— START —
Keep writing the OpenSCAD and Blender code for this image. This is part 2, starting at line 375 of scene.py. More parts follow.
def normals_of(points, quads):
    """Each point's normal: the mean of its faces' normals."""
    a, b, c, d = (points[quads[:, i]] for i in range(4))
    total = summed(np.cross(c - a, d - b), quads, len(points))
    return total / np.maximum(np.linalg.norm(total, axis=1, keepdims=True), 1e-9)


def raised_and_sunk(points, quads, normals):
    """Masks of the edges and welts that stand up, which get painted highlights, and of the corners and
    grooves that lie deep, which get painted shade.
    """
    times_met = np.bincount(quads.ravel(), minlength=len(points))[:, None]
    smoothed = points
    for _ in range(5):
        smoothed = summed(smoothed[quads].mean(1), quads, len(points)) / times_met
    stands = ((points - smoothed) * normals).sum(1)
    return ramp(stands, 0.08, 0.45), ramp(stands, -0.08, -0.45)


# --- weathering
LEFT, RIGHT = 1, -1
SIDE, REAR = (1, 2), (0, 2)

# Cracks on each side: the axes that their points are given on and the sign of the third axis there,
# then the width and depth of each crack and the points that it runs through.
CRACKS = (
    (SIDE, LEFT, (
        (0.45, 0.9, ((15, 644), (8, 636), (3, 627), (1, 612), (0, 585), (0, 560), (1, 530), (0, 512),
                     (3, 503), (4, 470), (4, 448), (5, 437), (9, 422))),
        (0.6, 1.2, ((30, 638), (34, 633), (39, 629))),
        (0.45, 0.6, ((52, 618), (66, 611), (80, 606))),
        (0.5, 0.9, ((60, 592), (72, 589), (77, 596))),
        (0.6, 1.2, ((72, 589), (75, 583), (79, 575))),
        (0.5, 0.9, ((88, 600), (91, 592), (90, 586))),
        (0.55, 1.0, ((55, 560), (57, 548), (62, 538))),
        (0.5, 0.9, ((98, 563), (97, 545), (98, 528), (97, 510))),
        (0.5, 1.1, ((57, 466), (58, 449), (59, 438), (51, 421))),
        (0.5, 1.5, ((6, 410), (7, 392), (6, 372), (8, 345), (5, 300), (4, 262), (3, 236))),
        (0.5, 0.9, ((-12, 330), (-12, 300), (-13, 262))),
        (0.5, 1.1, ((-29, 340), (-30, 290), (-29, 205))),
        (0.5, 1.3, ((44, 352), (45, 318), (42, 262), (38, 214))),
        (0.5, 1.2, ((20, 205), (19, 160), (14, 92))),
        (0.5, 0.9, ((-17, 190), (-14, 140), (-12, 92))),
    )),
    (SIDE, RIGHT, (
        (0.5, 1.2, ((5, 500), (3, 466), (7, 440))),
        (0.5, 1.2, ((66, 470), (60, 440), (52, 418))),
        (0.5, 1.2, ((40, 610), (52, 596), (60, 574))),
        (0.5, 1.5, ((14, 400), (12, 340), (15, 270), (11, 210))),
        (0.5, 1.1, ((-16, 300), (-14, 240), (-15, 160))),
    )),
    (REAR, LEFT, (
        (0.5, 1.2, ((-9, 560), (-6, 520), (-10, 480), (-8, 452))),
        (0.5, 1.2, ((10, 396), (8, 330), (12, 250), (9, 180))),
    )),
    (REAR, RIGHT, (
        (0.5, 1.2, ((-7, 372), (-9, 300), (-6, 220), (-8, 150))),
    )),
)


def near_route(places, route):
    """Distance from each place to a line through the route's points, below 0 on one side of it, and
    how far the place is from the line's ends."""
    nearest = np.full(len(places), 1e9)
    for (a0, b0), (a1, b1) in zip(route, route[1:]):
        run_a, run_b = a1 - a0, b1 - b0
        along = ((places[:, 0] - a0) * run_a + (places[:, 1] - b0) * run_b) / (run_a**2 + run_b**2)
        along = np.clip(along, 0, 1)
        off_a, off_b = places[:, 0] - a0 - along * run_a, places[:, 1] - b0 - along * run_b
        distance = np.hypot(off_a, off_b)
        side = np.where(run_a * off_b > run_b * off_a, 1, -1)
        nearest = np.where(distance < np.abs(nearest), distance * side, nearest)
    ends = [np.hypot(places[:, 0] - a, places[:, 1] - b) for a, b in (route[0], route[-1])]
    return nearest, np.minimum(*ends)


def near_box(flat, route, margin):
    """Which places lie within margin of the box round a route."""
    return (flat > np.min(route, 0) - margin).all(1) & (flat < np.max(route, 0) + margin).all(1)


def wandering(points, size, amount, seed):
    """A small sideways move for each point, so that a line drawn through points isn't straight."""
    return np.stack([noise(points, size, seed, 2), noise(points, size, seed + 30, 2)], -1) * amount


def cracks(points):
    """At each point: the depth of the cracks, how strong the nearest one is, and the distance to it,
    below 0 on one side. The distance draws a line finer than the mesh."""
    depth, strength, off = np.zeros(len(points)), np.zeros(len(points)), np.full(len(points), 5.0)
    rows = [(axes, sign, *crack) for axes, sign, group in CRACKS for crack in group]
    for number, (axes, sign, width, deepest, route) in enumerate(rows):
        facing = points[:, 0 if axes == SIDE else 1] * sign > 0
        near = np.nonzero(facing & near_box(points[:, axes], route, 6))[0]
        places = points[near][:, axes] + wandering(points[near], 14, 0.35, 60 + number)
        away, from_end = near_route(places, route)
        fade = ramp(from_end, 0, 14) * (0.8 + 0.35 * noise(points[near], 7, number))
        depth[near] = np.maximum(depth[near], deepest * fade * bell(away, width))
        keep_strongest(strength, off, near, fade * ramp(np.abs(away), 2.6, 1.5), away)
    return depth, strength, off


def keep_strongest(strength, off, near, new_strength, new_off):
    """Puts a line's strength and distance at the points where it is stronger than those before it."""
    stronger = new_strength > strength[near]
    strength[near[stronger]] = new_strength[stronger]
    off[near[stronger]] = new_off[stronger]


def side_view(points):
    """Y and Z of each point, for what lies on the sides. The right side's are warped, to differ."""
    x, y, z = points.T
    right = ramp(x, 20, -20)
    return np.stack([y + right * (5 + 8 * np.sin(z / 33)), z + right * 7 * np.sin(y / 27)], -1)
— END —
EXERCISE TASK — Return all the data above once more, precisely as given.

RESPONSE BELOW —
Keep writing the OpenSCAD and Blender code for this image. This is part 2, starting at line 375 of scene.py. More parts follow.
def normals_of(points, quads):
    """Each point's normal: the mean of its faces' normals."""
    a, b, c, d = (points[quads[:, i]] for i in range(4))
    total = summed(np.cross(c - a, d - b), quads, len(points))
    return total / np.maximum(np.linalg.norm(total, axis=1, keepdims=True), 1e-9)


def raised_and_sunk(points, quads, normals):
    """Masks of the edges and welts that stand up, which get painted highlights, and of the corners and
    grooves that lie deep, which get painted shade.
    """
    times_met = np.bincount(quads.ravel(), minlength=len(points))[:, None]
    smoothed = points
    for _ in range(5):
        smoothed = summed(smoothed[quads].mean(1), quads, len(points)) / times_met
    stands = ((points - smoothed) * normals).sum(1)
    return ramp(stands, 0.08, 0.45), ramp(stands, -0.08, -0.45)


# --- weathering
LEFT, RIGHT = 1, -1
SIDE, REAR = (1, 2), (0, 2)

# Cracks on each side: the axes that their points are given on and the sign of the third axis there,
# then the width and depth of each crack and the points that it runs through.
CRACKS = (
    (SIDE, LEFT, (
        (0.45, 0.9, ((15, 644), (8, 636), (3, 627), (1, 612), (0, 585), (0, 560), (1, 530), (0, 512),
                     (3, 503), (4, 470), (4, 448), (5, 437), (9, 422))),
        (0.6, 1.2, ((30, 638), (34, 633), (39, 629))),
        (0.45, 0.6, ((52, 618), (66, 611), (80, 606))),
        (0.5, 0.9, ((60, 592), (72, 589), (77, 596))),
        (0.6, 1.2, ((72, 589), (75, 583), (79, 575))),
        (0.5, 0.9, ((88, 600), (91, 592), (90, 586))),
        (0.55, 1.0, ((55, 560), (57, 548), (62, 538))),
        (0.5, 0.9, ((98, 563), (97, 545), (98, 528), (97, 510))),
        (0.5, 1.1, ((57, 466), (58, 449), (59, 438), (51, 421))),
        (0.5, 1.5, ((6, 410), (7, 392), (6, 372), (8, 345), (5, 300), (4, 262), (3, 236))),
        (0.5, 0.9, ((-12, 330), (-12, 300), (-13, 262))),
        (0.5, 1.1, ((-29, 340), (-30, 290), (-29, 205))),
        (0.5, 1.3, ((44, 352), (45, 318), (42, 262), (38, 214))),
        (0.5, 1.2, ((20, 205), (19, 160), (14, 92))),
        (0.5, 0.9, ((-17, 190), (-14, 140), (-12, 92))),
    )),
    (SIDE, RIGHT, (
        (0.5, 1.2, ((5, 500), (3, 466), (7, 440))),
        (0.5, 1.2, ((66, 470), (60, 440), (52, 418))),
        (0.5, 1.2, ((40, 610), (52, 596), (60, 574))),
        (0.5, 1.5, ((14, 400), (12, 340), (15, 270), (11, 210))),
        (0.5, 1.1, ((-16, 300), (-14, 240), (-15, 160))),
    )),
    (REAR, LEFT, (
        (0.5, 1.2, ((-9, 560), (-6, 520), (-10, 480), (-8, 452))),
        (0.5, 1.2, ((10, 396), (8, 330), (12, 250), (9, 180))),
    )),
    (REAR, RIGHT, (
        (0.5, 1.2, ((-7, 372), (-9, 300), (-6, 220), (-8, 150))),
    )),
)


def near_route(places, route):
    """Distance from each place to a line through the route's points, below 0 on one side of it, and
    how far the place is from the line's ends."""
    nearest = np.full(len(places), 1e9)
    for (a0, b0), (a1, b1) in zip(route, route[1:]):
        run_a, run_b = a1 - a0, b1 - b0
        along = ((places[:, 0] - a0) * run_a + (places[:, 1] - b0) * run_b) / (run_a**2 + run_b**2)
        along = np.clip(along, 0, 1)
        off_a, off_b = places[:, 0] - a0 - along * run_a, places[:, 1] - b0 - along * run_b
        distance = np.hypot(off_a, off_b)
        side = np.where(run_a * off_b > run_b * off_a, 1, -1)
        nearest = np.where(distance < np.abs(nearest), distance * side, nearest)
    ends = [np.hypot(places[:, 0] - a, places[:, 1] - b) for a, b in (route[0], route[-1])]
    return nearest, np.minimum(*ends)


def near_box(flat, route, margin):
    """Which places lie within margin of the box round a route."""
    return (flat > np.min(route, 0) - margin).all(1) & (flat < np.max(route, 0) + margin).all(1)


def wandering(points, size, amount, seed):
    """A small sideways move for each point, so that a line drawn through points isn't straight."""
    return np.stack([noise(points, size, seed, 2), noise(points, size, seed + 30, 2)], -1) * amount


def cracks(points):
    """At each point: the depth of the cracks, how strong the nearest one is, and the distance to it,
    below 0 on one side. The distance draws a line finer than the mesh."""
    depth, strength, off = np.zeros(len(points)), np.zeros(len(points)), np.full(len(points), 5.0)
    rows = [(axes, sign, *crack) for axes, sign, group in CRACKS for crack in group]
    for number, (axes, sign, width, deepest, route) in enumerate(rows):
        facing = points[:, 0 if axes == SIDE else 1] * sign > 0
        near = np.nonzero(facing & near_box(points[:, axes], route, 6))[0]
        places = points[near][:, axes] + wandering(points[near], 14, 0.35, 60 + number)
        away, from_end = near_route(places, route)
        fade = ramp(from_end, 0, 14) * (0.8 + 0.35 * noise(points[near], 7, number))
        depth[near] = np.maximum(depth[near], deepest * fade * bell(away, width))
        keep_strongest(strength, off, near, fade * ramp(np.abs(away), 2.6, 1.5), away)
    return depth, strength, off


def keep_strongest(strength, off, near, new_strength, new_off):
    """Puts a line's strength and distance at the points where it is stronger than those before it."""
    stronger = new_strength > strength[near]
    strength[near[stronger]] = new_strength[stronger]
    off[near[stronger]] = new_off[stronger]


def side_view(points):
    """Y and Z of each point, for what lies on the sides. The right side's are warped, to differ."""
    x, y, z = points.T
    right = ramp(x, 20, -20)
    return np.stack([y + right * (5 + 8 * np.sin(z / 33)), z + right * 7 * np.sin(y / 27)], -1)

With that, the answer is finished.